Annapolis, Md., used to see high-tide flooding three or four times a year. Now it's occurring 50 to 60 days a year. The historic downtown is filled with mom-and-pop businesses and they're "the main driver of the retail economy," says Mitchelle Stephenson, the city's public information officer. "We can't shut it down every time it floods."
A Stanford University study found that businesses in Annapolis in 2017 lost about 2 percent of their clients due to flooding. A one-foot increase in the sea level would result in a 25 percent loss of business. The city is now undertaking flood mitigation plans.
A new United Nations report found that hundred-year floods will occur annually beginning in 2050, impacting cities such as Los Angeles, Miami and Savannah, Ga.

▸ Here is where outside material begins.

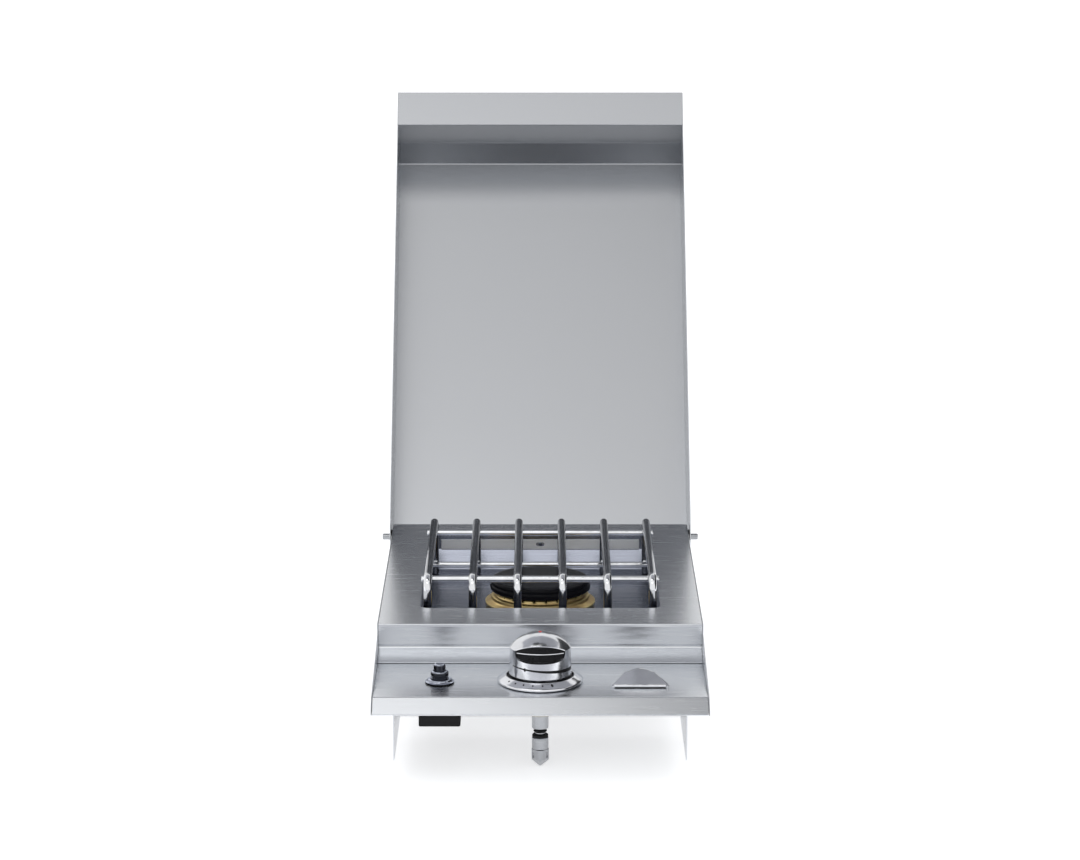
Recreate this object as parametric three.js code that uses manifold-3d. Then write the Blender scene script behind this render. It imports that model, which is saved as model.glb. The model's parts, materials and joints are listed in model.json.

Unless major changes are made, such as building sea walls and raising roads, an estimated 13 million Americans will need to move to higher ground by the end of the century due to sea-level rise, predicts Mathew Hauer, an assistant professor of sociology at Florida State University. The Outer Banks of North Carolina and Norfolk, Va., are the areas he sees as being most at risk.
A study last year by the Union of Concerned Scientists found that, in 30 years, more than 300,000 homes in coastal areas, as well as 14,000 commercial properties, will be at risk of chronic flooding.
In some places, such as New Orleans, Houston and Staten Island, N.Y., the federal government is already buying out homeowners in flood-prone areas.
After Hurricane Katrina devastated New Orleans in 2005, the population there fell by more than half, from almost 485,000 in 2000 to 230,000 in 2006. By 2018, it had rebounded to more than 390,000, according to the U.S. Census Bureau.
As people are displaced, the local workforce will shrink and the impact on business can be profound, Hauer says.
In Panama City, Fla., even businesses such as McDonald's are having a hard time finding workers. Many housing units were destroyed or damaged by Hurricane Michael, and rents have soared.
"The workforce issue is a real problem, in terms of the amount of work that there is to do and how hard it is to find people," Florida Sen. Marco Rubio, a Republican, said at a recent hearing to discuss the problem. "Part of that is due to housing, labor costs and availability. So that's probably a broader challenge that will involve state and local action."
On the opposite side of the country, California's utility company, PG&E Corp., shut off power to millions of customers this fall as it tried to avoid a repeat of last year's disastrous Camp Fire. The company's equipment has been implicated in starting numerous wildfires.
This year's fires were estimated to have caused more than $25 billion in damages to homes and businesses by early November.
Climate Change Preparedness
As climate change continues to affect organizations, "businesses will wake up to this," predicts Natalie Ambrosio, editor with the California-based climate change risk measurement company Four Twenty Seven. While companies need to assess their assets and their climate change preparedness, "resilience at the headquarters isn't going to be sufficient to maintain operations" if a natural disaster or climate change affects the surrounding area, she says. A disaster might, for example, impact a company's ability to transport goods and its employees' ability to get to work.
Kreeger says HR departments "haven't really gotten their arms around this," and he suggests knowledge about climate change and its potential impact be included in job descriptions and performance goals.
The Association of Climate Change Officers and the state of Maryland already run the Maryland Climate Leadership Academy, which trains government and business leaders on preparing for climate change.
Climate change preparedness is particularly complex because it impacts every company, every industry and every region of the country differently, Kreeger says. Companies "don't want to get caught blindsided by this."
Susan Ladika is a freelance writer based in Tampa, Fla.